- _TO BE DONE_
Repeat every record below exactly as written.

=== DATA EXCERPTS ===

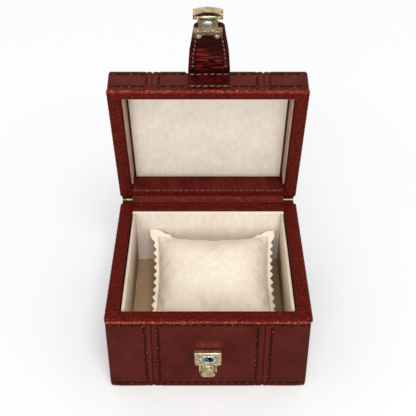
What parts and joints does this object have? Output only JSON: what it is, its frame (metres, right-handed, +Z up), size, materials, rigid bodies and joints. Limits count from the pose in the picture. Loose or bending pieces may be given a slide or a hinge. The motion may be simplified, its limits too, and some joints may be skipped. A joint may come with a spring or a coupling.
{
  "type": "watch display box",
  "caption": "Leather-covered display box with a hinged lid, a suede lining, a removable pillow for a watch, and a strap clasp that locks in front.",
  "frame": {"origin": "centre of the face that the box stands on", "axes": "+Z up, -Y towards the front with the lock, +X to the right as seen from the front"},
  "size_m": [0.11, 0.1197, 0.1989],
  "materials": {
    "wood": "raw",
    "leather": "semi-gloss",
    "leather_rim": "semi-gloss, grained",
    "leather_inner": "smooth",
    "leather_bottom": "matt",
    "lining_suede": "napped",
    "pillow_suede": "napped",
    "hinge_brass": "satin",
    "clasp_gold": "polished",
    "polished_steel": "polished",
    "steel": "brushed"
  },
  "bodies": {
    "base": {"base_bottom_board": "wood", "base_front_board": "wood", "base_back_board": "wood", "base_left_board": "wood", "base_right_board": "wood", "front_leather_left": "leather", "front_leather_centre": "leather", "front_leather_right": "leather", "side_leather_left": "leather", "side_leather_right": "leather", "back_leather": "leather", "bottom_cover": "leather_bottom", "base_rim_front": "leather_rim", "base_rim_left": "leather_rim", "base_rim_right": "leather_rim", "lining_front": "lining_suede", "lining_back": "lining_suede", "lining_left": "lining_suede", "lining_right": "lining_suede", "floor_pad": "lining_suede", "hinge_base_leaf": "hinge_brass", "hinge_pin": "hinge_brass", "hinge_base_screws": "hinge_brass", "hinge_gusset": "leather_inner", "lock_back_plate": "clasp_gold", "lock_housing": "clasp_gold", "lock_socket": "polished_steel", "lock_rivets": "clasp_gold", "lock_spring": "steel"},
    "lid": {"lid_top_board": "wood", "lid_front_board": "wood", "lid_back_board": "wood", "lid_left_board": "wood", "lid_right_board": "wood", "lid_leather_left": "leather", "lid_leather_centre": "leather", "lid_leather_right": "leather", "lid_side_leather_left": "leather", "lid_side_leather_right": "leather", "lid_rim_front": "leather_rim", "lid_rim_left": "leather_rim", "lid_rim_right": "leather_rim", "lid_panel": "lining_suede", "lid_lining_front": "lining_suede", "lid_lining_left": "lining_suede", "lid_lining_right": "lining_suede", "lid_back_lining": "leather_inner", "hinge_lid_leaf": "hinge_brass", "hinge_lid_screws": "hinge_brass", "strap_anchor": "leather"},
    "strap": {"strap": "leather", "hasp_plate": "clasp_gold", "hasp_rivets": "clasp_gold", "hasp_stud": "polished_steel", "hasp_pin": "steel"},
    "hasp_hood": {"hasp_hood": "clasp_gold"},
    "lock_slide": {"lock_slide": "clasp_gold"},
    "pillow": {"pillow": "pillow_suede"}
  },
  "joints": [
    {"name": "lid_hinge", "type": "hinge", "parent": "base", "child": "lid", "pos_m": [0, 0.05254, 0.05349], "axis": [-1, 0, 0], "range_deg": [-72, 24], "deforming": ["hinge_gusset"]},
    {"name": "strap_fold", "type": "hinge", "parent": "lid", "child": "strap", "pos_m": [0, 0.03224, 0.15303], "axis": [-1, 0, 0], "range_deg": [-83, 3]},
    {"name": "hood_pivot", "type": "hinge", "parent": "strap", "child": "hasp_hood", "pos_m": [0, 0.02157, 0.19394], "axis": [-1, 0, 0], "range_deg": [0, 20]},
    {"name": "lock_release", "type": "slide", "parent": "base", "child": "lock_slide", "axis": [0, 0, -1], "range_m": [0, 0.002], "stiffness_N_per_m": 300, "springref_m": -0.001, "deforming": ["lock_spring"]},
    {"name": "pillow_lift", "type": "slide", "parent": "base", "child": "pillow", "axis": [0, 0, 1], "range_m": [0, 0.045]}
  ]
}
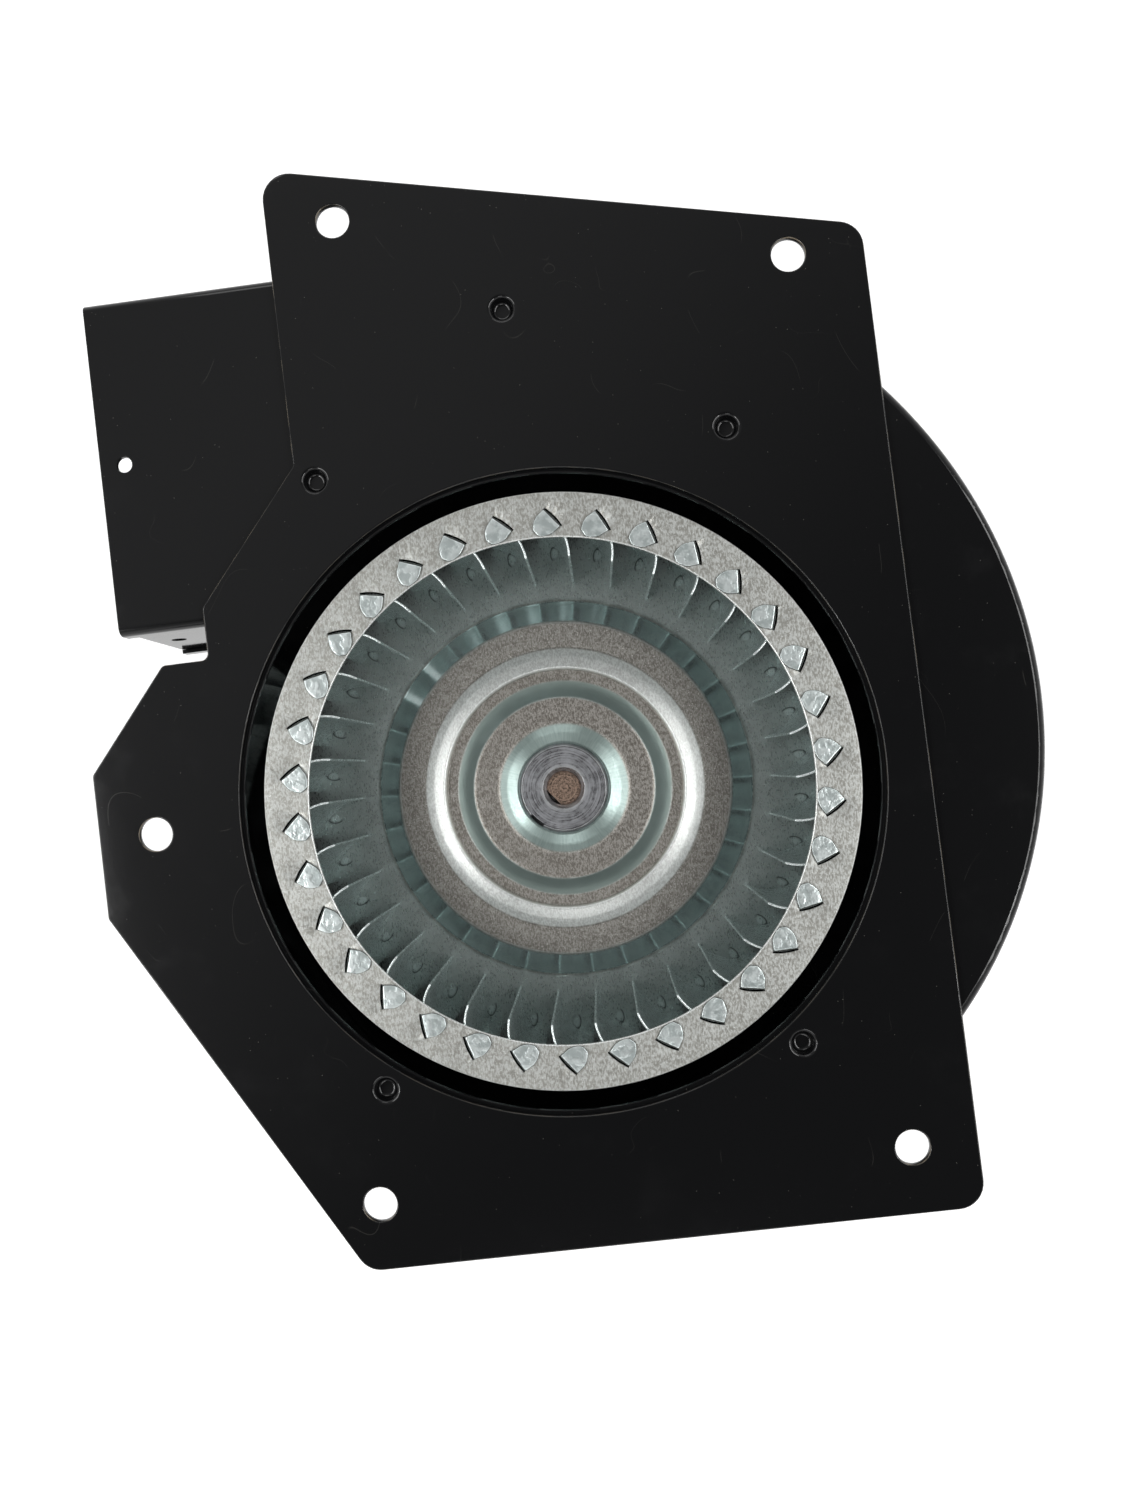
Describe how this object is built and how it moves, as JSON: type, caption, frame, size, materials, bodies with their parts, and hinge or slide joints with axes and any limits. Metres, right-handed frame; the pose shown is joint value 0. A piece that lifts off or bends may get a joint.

===

- _EXERCISE RESULT_
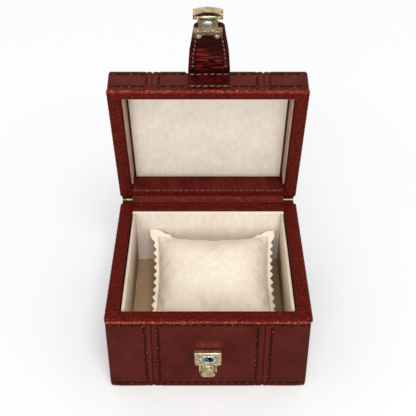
What parts and joints does this object have? Output only JSON: what it is, its frame (metres, right-handed, +Z up), size, materials, rigid bodies and joints. Limits count from the pose in the picture. Loose or bending pieces may be given a slide or a hinge. The motion may be simplified, its limits too, and some joints may be skipped. A joint may come with a spring or a coupling.
{
  "type": "watch display box",
  "caption": "Leather-covered display box with a hinged lid, a suede lining, a removable pillow for a watch, and a strap clasp that locks in front.",
  "frame": {"origin": "centre of the face that the box stands on", "axes": "+Z up, -Y towards the front with the lock, +X to the right as seen from the front"},
  "size_m": [0.11, 0.1197, 0.1989],
  "materials": {
    "wood": "raw",
    "leather": "semi-gloss",
    "leather_rim": "semi-gloss, grained",
    "leather_inner": "smooth",
    "leather_bottom": "matt",
    "lining_suede": "napped",
    "pillow_suede": "napped",
    "hinge_brass": "satin",
    "clasp_gold": "polished",
    "polished_steel": "polished",
    "steel": "brushed"
  },
  "bodies": {
    "base": {"base_bottom_board": "wood", "base_front_board": "wood", "base_back_board": "wood", "base_left_board": "wood", "base_right_board": "wood", "front_leather_left": "leather", "front_leather_centre": "leather", "front_leather_right": "leather", "side_leather_left": "leather", "side_leather_right": "leather", "back_leather": "leather", "bottom_cover": "leather_bottom", "base_rim_front": "leather_rim", "base_rim_left": "leather_rim", "base_rim_right": "leather_rim", "lining_front": "lining_suede", "lining_back": "lining_suede", "lining_left": "lining_suede", "lining_right": "lining_suede", "floor_pad": "lining_suede", "hinge_base_leaf": "hinge_brass", "hinge_pin": "hinge_brass", "hinge_base_screws": "hinge_brass", "hinge_gusset": "leather_inner", "lock_back_plate": "clasp_gold", "lock_housing": "clasp_gold", "lock_socket": "polished_steel", "lock_rivets": "clasp_gold", "lock_spring": "steel"},
    "lid": {"lid_top_board": "wood", "lid_front_board": "wood", "lid_back_board": "wood", "lid_left_board": "wood", "lid_right_board": "wood", "lid_leather_left": "leather", "lid_leather_centre": "leather", "lid_leather_right": "leather", "lid_side_leather_left": "leather", "lid_side_leather_right": "leather", "lid_rim_front": "leather_rim", "lid_rim_left": "leather_rim", "lid_rim_right": "leather_rim", "lid_panel": "lining_suede", "lid_lining_front": "lining_suede", "lid_lining_left": "lining_suede", "lid_lining_right": "lining_suede", "lid_back_lining": "leather_inner", "hinge_lid_leaf": "hinge_brass", "hinge_lid_screws": "hinge_brass", "strap_anchor": "leather"},
    "strap": {"strap": "leather", "hasp_plate": "clasp_gold", "hasp_rivets": "clasp_gold", "hasp_stud": "polished_steel", "hasp_pin": "steel"},
    "hasp_hood": {"hasp_hood": "clasp_gold"},
    "lock_slide": {"lock_slide": "clasp_gold"},
    "pillow": {"pillow": "pillow_suede"}
  },
  "joints": [
    {"name": "lid_hinge", "type": "hinge", "parent": "base", "child": "lid", "pos_m": [0, 0.05254, 0.05349], "axis": [-1, 0, 0], "range_deg": [-72, 24], "deforming": ["hinge_gusset"]},
    {"name": "strap_fold", "type": "hinge", "parent": "lid", "child": "strap", "pos_m": [0, 0.03224, 0.15303], "axis": [-1, 0, 0], "range_deg": [-83, 3]},
    {"name": "hood_pivot", "type": "hinge", "parent": "strap", "child": "hasp_hood", "pos_m": [0, 0.02157, 0.19394], "axis": [-1, 0, 0], "range_deg": [0, 20]},
    {"name": "lock_release", "type": "slide", "parent": "base", "child": "lock_slide", "axis": [0, 0, -1], "range_m": [0, 0.002], "stiffness_N_per_m": 300, "springref_m": -0.001, "deforming": ["lock_spring"]},
    {"name": "pillow_lift", "type": "slide", "parent": "base", "child": "pillow", "axis": [0, 0, 1], "range_m": [0, 0.045]}
  ]
}
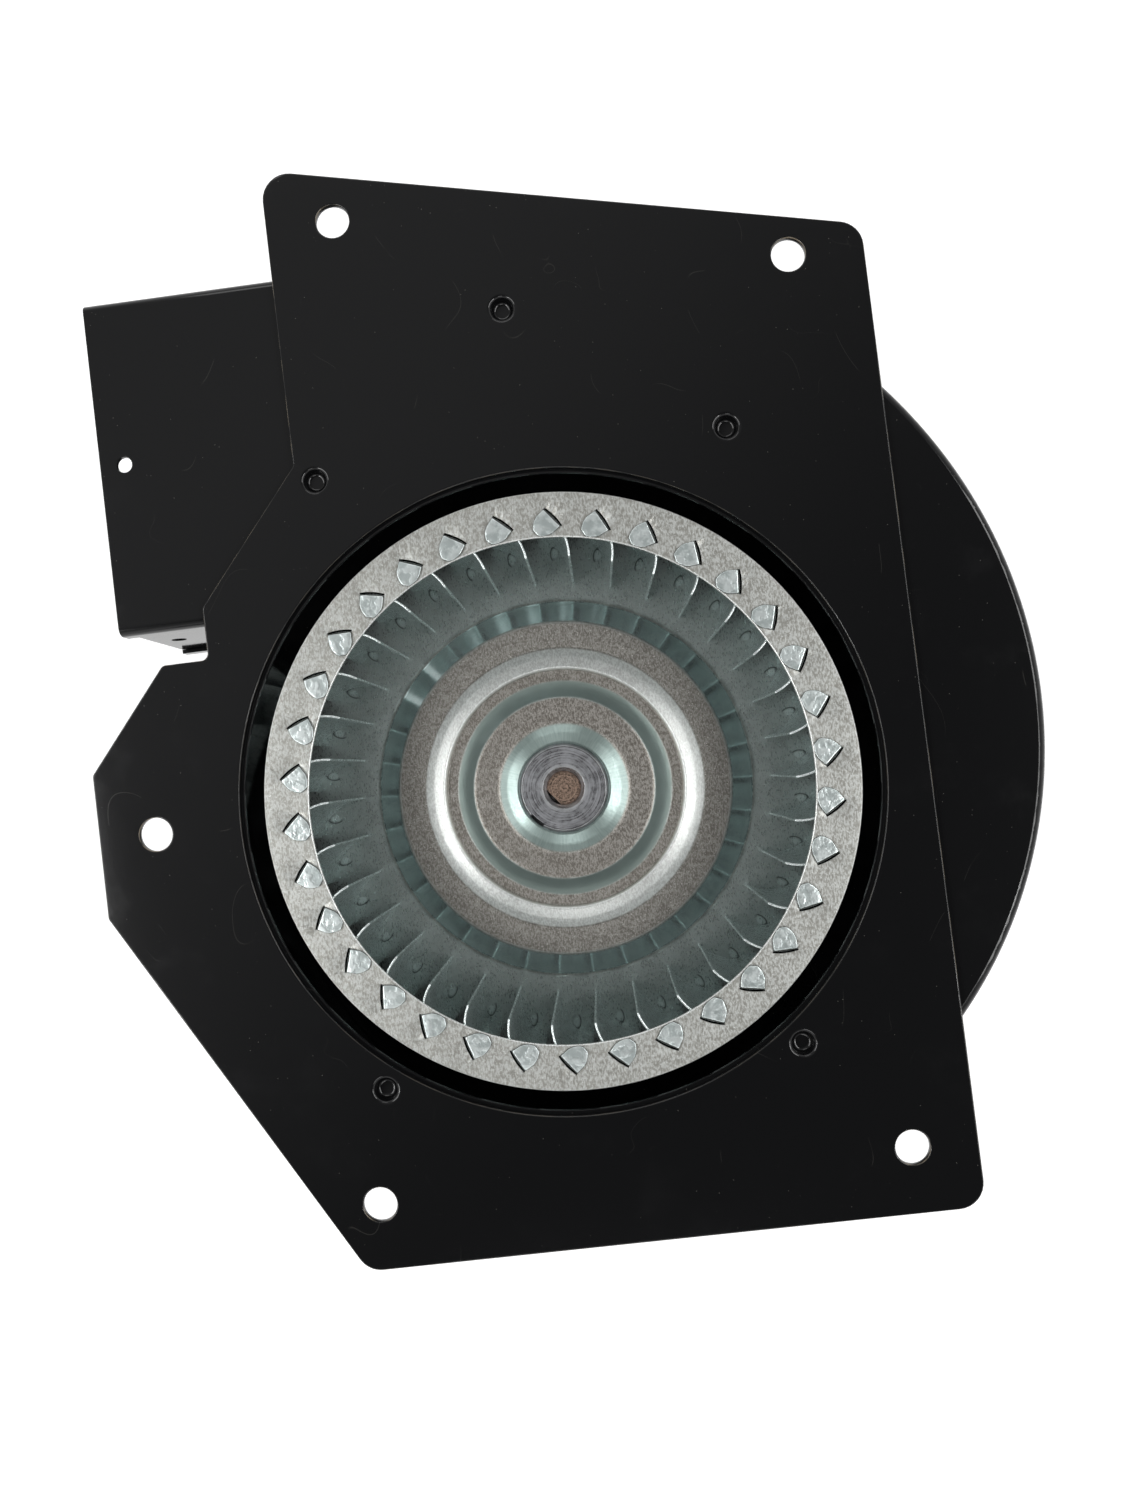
Describe how this object is built and how it moves, as JSON: type, caption, frame, size, materials, bodies with their parts, and hinge or slide joints with axes and any limits. Metres, right-handed frame; the pose shown is joint value 0. A piece that lifts off or bends may get a joint.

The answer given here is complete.